Now this is truly wonderful. In Venezuela you can go to what is perhaps the best retail bookstore chain, Libros Tecnicos Tamanaco, and you will not find the choice nor the price. In fact any recent or noteworthy book will set you off at the very least 40 000 bolivares, or 20 USD at the official rate. Plus 14% tax of course. In fact I my average bill is 60 000, 30 USD per book, and books that I must read more than wanting to read. The problem in fact is that the Venezuelan per capita income is in the 5000 whereas the US per capita is several folds higher. In Venezuela, let’s face it, reading is a luxury.

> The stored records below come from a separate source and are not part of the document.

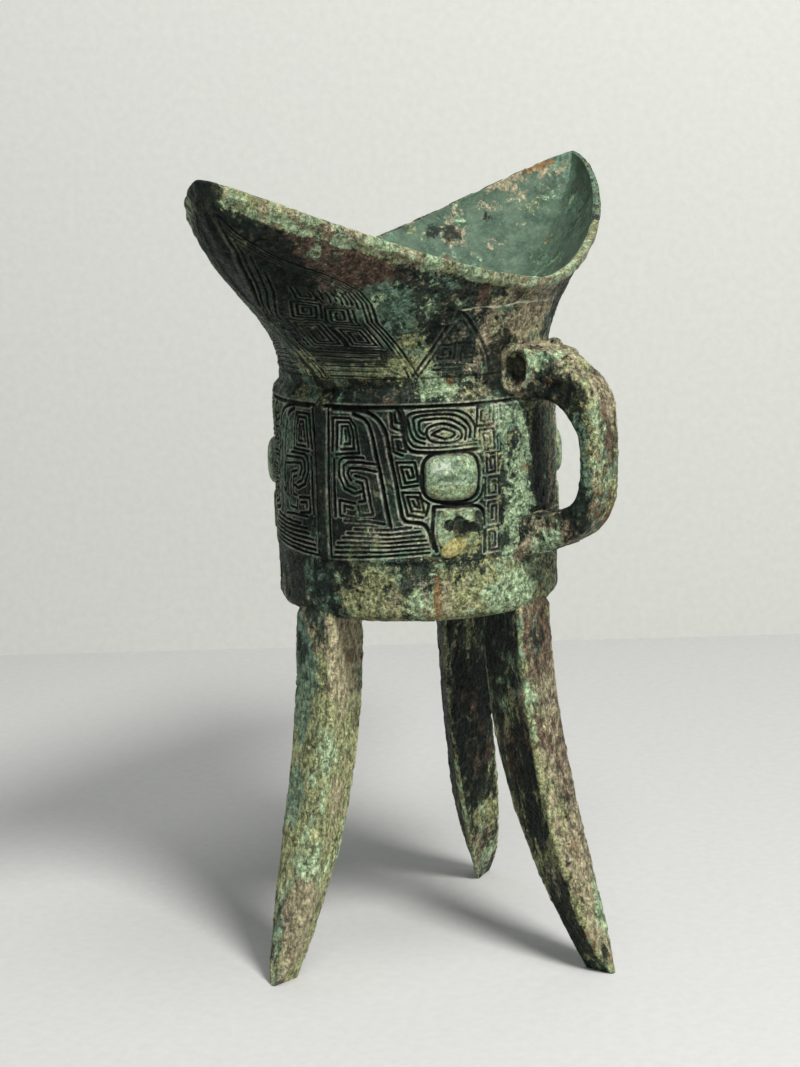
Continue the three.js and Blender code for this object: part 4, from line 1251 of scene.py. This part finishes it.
HANDLE_PATCHES = {
    "teal": [((-7, -52, 133), 4, 11, 1.0), ((-6, -43, 158), 5, 3, 0.6), ((5, -51, 130), 7, 12, 0.5)],
    "olive": [((-6, -56.5, 136), 2.5, 16, 0.8), ((0, -57, 128), 7, 10, 0.3), ((-5, -55, 149), 3.5, 5, 0.9)],
    "pale": [((-6, -43, 158), 4, 2.5, 0.4), ((-5, -56, 144), 3, 5, 0.5), ((-6, -44, 112), 6, 5, 0.35)],
    "rust": [((-5, -56, 121), 3.2, 7, 0.7), ((5, -56, 119), 4, 6, 0.5)],
    "red": [((-6, -53, 118), 6, 7, 0.5), ((-7, -45.5, 152.5), 2.4, 1.8, 0.8), ((1, -57, 136), 4, 14, 0.4)],
    # The dark patch at (-6, -38, 150), under the ear, is painted shade.
    "dark": [((-6, -38, 150), 5, 3, 0.4), ((-6, -50, 146), 5, 5, 0.25), ((-6, -52, 116), 6, 5, 0.3)],
    "tan": [((0, -40, 160), 9, 4, 0.5), ((-6, -50, 116), 6, 5, 0.4), ((3, -56, 150), 5, 6, 0.4),
            ((-6, -39, 154), 4, 6, 0.3)],
}
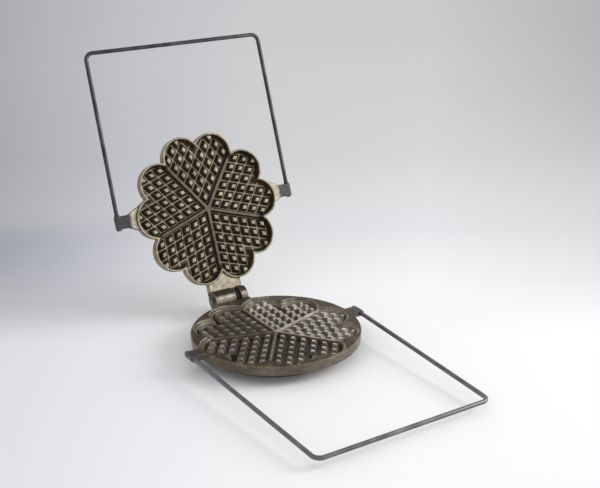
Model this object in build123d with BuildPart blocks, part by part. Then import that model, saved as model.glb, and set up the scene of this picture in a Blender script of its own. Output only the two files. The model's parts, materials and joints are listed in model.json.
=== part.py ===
"""Stovetop heart waffle iron: two cast-iron plates on a pinned hinge, a bent steel rod handle on each.

Millimetres. The origin is the centre of the lower plate's base on the stove top, +Z is up, the hinge
lies to +Y and the handles reach to -Y. The iron is drawn standing open, the upper plate leaning back
on its stop. Whatever belongs to the upper plate is drawn shut and placed by opened(plane).
"""

import os
from math import atan2, cos, degrees, hypot, radians, sin, tan

from build123d import *

# ---------------------------------------------------------------- driving sizes
# plates
FLANGE_RADIUS = 100.0  # round edge of the lower plate
FLANGE_HEIGHT = 12.0
FLANGE_DRAFT = 3.0  # degrees
FLANGE_EDGE_RADIUS = 1.2
RIM_HEIGHT = 25.0  # face of the lower plate above the stove
BASE_RADIUS = 77.0  # foot ring under the lower plate
BASE_RING_WIDTH = 10.0
BASE_EDGE_RADIUS = 1.0
FLOOR_THICKNESS = 6.5  # iron under the lower plate's hearts
BELLY_DEPTH = 4.5  # petal-shaped step under the flange
BELLY_INSET = 3.5
BELLY_DRAFT = 30.0
UPPER_THICKNESS = 12.0  # upper plate from its face to the edge of its back
UPPER_DRAFT = 2.0
CROWN_HEIGHT = 2.0  # raised middle of the upper plate's back
CROWN_INSET = 5.0
CROWN_DRAFT = 50.0

# petals and hearts
HEARTS = 5
PETAL_RADIUS = 97.0  # tip of a petal of the upper plate
DIVIDER_NOTCH_RADIUS = 80.0  # between two hearts
HEART_NOTCH_RADIUS = 84.0  # between the two petals of one heart
SEAT_DEPTH = 2.5  # step in the lower plate that takes the upper plate's rim
SEAT_CLEARANCE = 0.8
SEAT_DRAFT = 4.0
FACE_GAP = 0.3  # left between rim and step when the iron is shut
RIM_WIDTH = 2.2
WALL_DRAFT = 18.0
RIDGE_DEPTH = 3.6  # tops of dividers and studs below a plate's face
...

The poor will have to settle for books “generously” given by the revolution and which are little more than pamphlets, except Don Quichotte, an unreadable Spanish for most in Venezuela, but a massive propaganda undertaking that did work overseas. Nobody of course has inquired as to how many of the given copies were actually read (the ones distributed were with the Saramago prologue as Vargas Llosa official anniversary edition was not acceptable to the Revolution).

But I digress. What I wanted to share with the devoted readers of this blog was my mundane choice of books. I did get 5 books, but will only name three. I did get the last Camille Paglia, my favorite iconoclast and un-PC writer, who had the great idea to publish the text comment class on poetry that she teaches. “Burn, Blow, Break” is a whole bunch of great poems with a no more than 4 page commentary each as to their cultural value and meanings and symbols and you name it. I highly recommend it as it is a perfect travel companion that you can read stop and go.

The next book on the list will be Fouad Ajami “The Dream Palace of the Arabs”. I suppose that seeing how Iran is falling deeper and deeper into obscurantism and faster and faster into alienating the rest of the world while ignoramus Chavez tags along, I should refresh my knowledge of Islamic matters. Something that I am sure Chavez is doing diligently, though perhaps not with the right books, rather with the right pamphlets like those he emits in Venezuela for his own brand of fundamentalism.

Finally, something which I am sure to savor immensely is Joseph Ellis “Founding Fathers”. This is a portrait of some of the men who made the US and set the foundation for the most successful democracy to date, whether people like it or not being irrelevant. For all of its flaws, their work allowed the US to survive Independence, Civil War, two World Wars, the Great Depression, and it will survive Bush and Iraq as it survived Clinton and Monica. By the way, some of these critics are delighted to remain in the US and would not dream for a second to move to Venezuela or Cuba or Zimbabwe or Iran or Iraq pre-Saddam. As I read this book I will keep in mind the faces of those who would love to see themselves as founding fathers of the bolibananarian republiquette. Let’s see for fun: Franklin = Miquilena? Washington = Chavez? Madison = Maduro? Burr = Varela? Hamilton = Diosdado? Bwahahahahahah! Not a single one of these bolibananarians can even understand the “We the People”, and boy, they do gargles with the P word!